§ What you should do
Restate the span of lines that starts with the line containing "0.0016), parts, pectoral)" and ends with the line containing "cad_parts[node].hide_render = cad_parts[node].hide_viewport", word for word, including both, with nothing else.

§ Supplied information
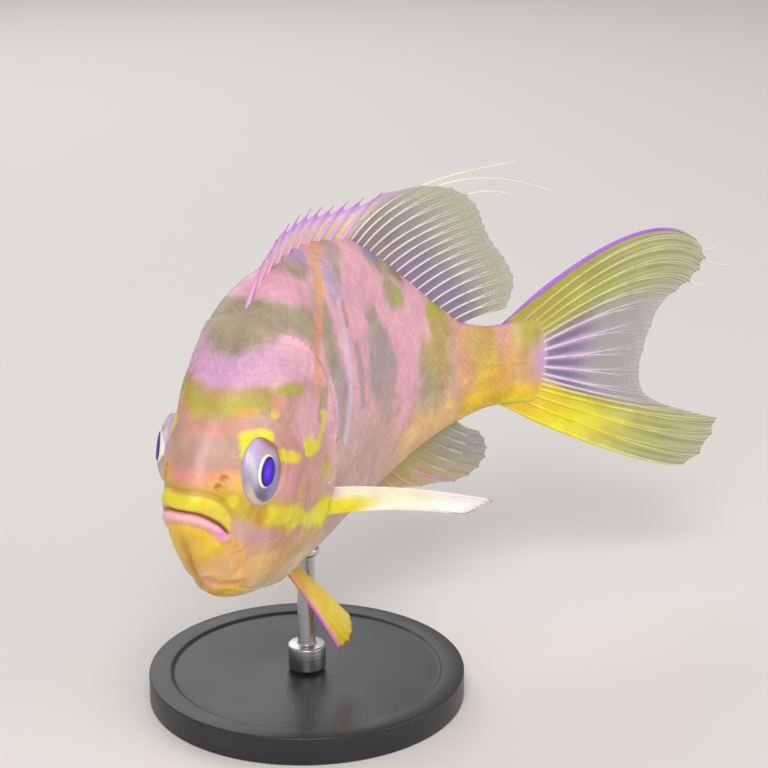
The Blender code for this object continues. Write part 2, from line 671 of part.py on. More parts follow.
def build_pectoral(side, tips, arch, group, material):
    """A side fin: its rays leave a short steep line behind the gill cover."""
    name = "pectoral_fin_left" if side < 0.0 else "pectoral_fin_right"
    roots = np.array([flank(s, z, side, GAP * 1.5) for s, z in spread(PECTORAL_ROOT, PECTORAL_COUNT)])
    ends = spread(tips, PECTORAL_COUNT)
    tips_w = place(ends[:, 0], ends[:, 1], ends[:, 2])
    guides = 0.5 * (roots + tips_w) + np.array(arch)
    points, half, _ = fin_columns(roots, guides, tips_w, [RAY] * PECTORAL_COUNT,
                                  [0.05] * PECTORAL_COUNT, (0.5,))
    return build_fin(name, sheet_faces(points, half), {}, group, material)


def build_pelvic(side, tips, arch, group, material):
    """A belly fin: a spine along its front edge, then five soft rays."""
    name = "pelvic_fin_left" if side < 0.0 else "pelvic_fin_right"
    places = spread(PELVIC_ROOT, PELVIC_COUNT)
    roots = []
    for s, across in places:
        wide, low = float(profile(HALF_WIDTH, s)), float(profile(BELLY, s))
        middle = float(profile(WIDEST_HEIGHT, s))
        skin = middle - (middle - low) * math.sqrt(1.0 - (across / wide) ** 2)
        roots.append(place(s, side * across, skin - GAP * 1.6 / STANDARD_LENGTH))
    ends = spread(tips, PELVIC_COUNT)
    tips_w = place(ends[:, 0], ends[:, 1], ends[:, 2])
    guides = 0.5 * (np.array(roots) + tips_w) + np.array(arch)
    sizes = [SPINE] + [RAY] * (PELVIC_COUNT - 1)
    points, half, _ = fin_columns(np.array(roots), guides, tips_w, sizes, [0.1] * PELVIC_COUNT, (0.24, 0.76))
    return build_fin(name, sheet_faces(points, half), {}, group, material)


def build_base(group, material):
    """The round base of the stand, turned from a profile with softened edges."""
    rim, top, soft = BASE_RADIUS, BASE_HEIGHT, BASE_BEVEL
    profile_points = [(0.0, top), (rim - 3.0 * soft, top), (rim - soft, top - 0.6 * soft),
                      (rim, top - 2.0 * soft), (rim, soft), (rim - soft, 0.0), (0.0, 0.0)]
    mesh = bpy.data.meshes.new("stand_base")
    edges = [(i, i + 1) for i in range(len(profile_points) - 1)]
    mesh.from_pydata([(x, 0.0, z) for x, z in profile_points], edges, [])
    mesh.materials.append(material)
    base = bpy.data.objects.new("stand_base", mesh)
    group.objects.link(base)
    turn = base.modifiers.new("turn", "SCREW")
    turn.axis = "Z"
    turn.steps = 48
    turn.render_steps = 48
    turn.use_merge_vertices = True
    turn.merge_threshold = 0.00001
    return base


def build_rod(group, material):
    """The rod of the stand, from the base up to the belly."""
    belly = AXIS_HEIGHT + STANDARD_LENGTH * float(profile(BELLY, STAND_S))
    low = BASE_HEIGHT + GAP
    high = belly - GAP
    shape = bmesh.new()
    bmesh.ops.create_cone(shape, cap_ends=True, segments=20, radius1=ROD_RADIUS, radius2=ROD_RADIUS,
                          depth=high - low)
    mesh = bpy.data.meshes.new("stand_rod")
    shape.to_mesh(mesh)
    shape.free()
    mesh.shade_smooth()
    mesh.set_sharp_from_angle(angle=math.radians(40.0))
    mesh.materials.append(material)
    rod = bpy.data.objects.new("stand_rod", mesh)
    rod.location = (0.0, 0.0, 0.5 * (low + high))
    group.objects.link(rod)
    return rod


def main():
    """Build every node."""
    clear_scene()
    parts = collection("swallowtail_anthias", True)
    cutters = collection("cutters", False)
    face = finish("face_skin", (0.80, 0.52, 0.50), 0.42)
    flank_skin = finish("flank_skin", (0.78, 0.50, 0.56), 0.40)
    stalk = finish("stalk_skin", (0.78, 0.50, 0.30), 0.40)
    build_head(parts, cutters, face)
    build_torso(parts, flank_skin)
    build_tail(parts, stalk)
    eye = finish("eye", (0.35, 0.25, 0.75), 0.08)
    build_eye(-1.0, parts, eye)
    build_eye(1.0, parts, eye)
    build_dorsal(parts, finish("dorsal_membrane", (0.70, 0.55, 0.50), 0.35))
    build_anal(parts, finish("anal_membrane", (0.50, 0.45, 0.25), 0.35))
    build_caudal(parts, finish("caudal_membrane", (0.66, 0.66, 0.20), 0.35))
    pectoral = finish("pectoral_membrane", (0.86, 0.78, 0.60), 0.35)
    build_pectoral(-1.0, LEFT_PECTORAL_TIPS, (0.0, 0.0, 0.0016), parts, pectoral)
    build_pectoral(1.0, RIGHT_PECTORAL_TIPS, (0.0, 0.0014, 0.0), parts, pectoral)
    pelvic = finish("pelvic_membrane", (0.85, 0.70, 0.08), 0.35)
    build_pelvic(-1.0, LEFT_PELVIC_TIPS, (0.0, -0.0010, 0.0), parts, pelvic)
    build_pelvic(1.0, RIGHT_PELVIC_TIPS, (0.0, 0.0012, -0.0008), parts, pelvic)
    build_base(parts, finish("stand_base_paint", (0.05, 0.05, 0.055), 0.35))
    build_rod(parts, finish("stand_rod_steel", (0.62, 0.62, 0.64), 0.28, 1.0))


main()
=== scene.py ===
"""Looks of the life-size blotched swallowtail anthias: skin, scales, eyes, fins, stand and studio.

Places on the fish are (s, y, z) in standard lengths: s runs from the snout (0) to the base of the
tail fin (1), y is across with the left side negative, and z is up from the body axis. The share q
runs down a side, from the back (0) to the belly (1).
"""

import logging
import math
from collections.abc import Callable, Sequence
from dataclasses import dataclass, field
from enum import Enum

import bpy
import numpy as np
from mathutils import Matrix, Vector


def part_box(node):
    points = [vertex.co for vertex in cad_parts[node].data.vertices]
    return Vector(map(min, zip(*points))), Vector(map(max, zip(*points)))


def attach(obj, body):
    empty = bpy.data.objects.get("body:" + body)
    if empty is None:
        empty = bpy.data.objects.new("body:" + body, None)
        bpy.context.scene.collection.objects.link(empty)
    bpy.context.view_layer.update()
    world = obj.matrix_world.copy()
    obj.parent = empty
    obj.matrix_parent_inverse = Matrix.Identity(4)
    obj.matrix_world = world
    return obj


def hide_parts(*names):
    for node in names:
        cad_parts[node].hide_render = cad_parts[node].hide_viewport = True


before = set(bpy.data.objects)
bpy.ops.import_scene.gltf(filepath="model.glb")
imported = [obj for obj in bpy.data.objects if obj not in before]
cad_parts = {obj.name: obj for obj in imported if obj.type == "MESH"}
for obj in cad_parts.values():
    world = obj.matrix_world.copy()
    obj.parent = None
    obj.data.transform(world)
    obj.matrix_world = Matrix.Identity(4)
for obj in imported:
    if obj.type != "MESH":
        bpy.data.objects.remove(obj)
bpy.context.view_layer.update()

LOG = logging.getLogger("anthias")
MM = 0.001
LEFT = -1.0
RIGHT = 1.0
Pairs = Sequence[tuple[float, float]]
Array = np.ndarray
Colour = tuple[int, int, int]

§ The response
    build_pectoral(-1.0, LEFT_PECTORAL_TIPS, (0.0, 0.0, 0.0016), parts, pectoral)
    build_pectoral(1.0, RIGHT_PECTORAL_TIPS, (0.0, 0.0014, 0.0), parts, pectoral)
    pelvic = finish("pelvic_membrane", (0.85, 0.70, 0.08), 0.35)
    build_pelvic(-1.0, LEFT_PELVIC_TIPS, (0.0, -0.0010, 0.0), parts, pelvic)
    build_pelvic(1.0, RIGHT_PELVIC_TIPS, (0.0, 0.0012, -0.0008), parts, pelvic)
    build_base(parts, finish("stand_base_paint", (0.05, 0.05, 0.055), 0.35))
    build_rod(parts, finish("stand_rod_steel", (0.62, 0.62, 0.64), 0.28, 1.0))


main()
=== scene.py ===
"""Looks of the life-size blotched swallowtail anthias: skin, scales, eyes, fins, stand and studio.

Places on the fish are (s, y, z) in standard lengths: s runs from the snout (0) to the base of the
tail fin (1), y is across with the left side negative, and z is up from the body axis. The share q
runs down a side, from the back (0) to the belly (1).
"""

import logging
import math
from collections.abc import Callable, Sequence
from dataclasses import dataclass, field
from enum import Enum

import bpy
import numpy as np
from mathutils import Matrix, Vector


def part_box(node):
    points = [vertex.co for vertex in cad_parts[node].data.vertices]
    return Vector(map(min, zip(*points))), Vector(map(max, zip(*points)))


def attach(obj, body):
    empty = bpy.data.objects.get("body:" + body)
    if empty is None:
        empty = bpy.data.objects.new("body:" + body, None)
        bpy.context.scene.collection.objects.link(empty)
    bpy.context.view_layer.update()
    world = obj.matrix_world.copy()
    obj.parent = empty
    obj.matrix_parent_inverse = Matrix.Identity(4)
    obj.matrix_world = world
    return obj


def hide_parts(*names):
    for node in names:
        cad_parts[node].hide_render = cad_parts[node].hide_viewport = True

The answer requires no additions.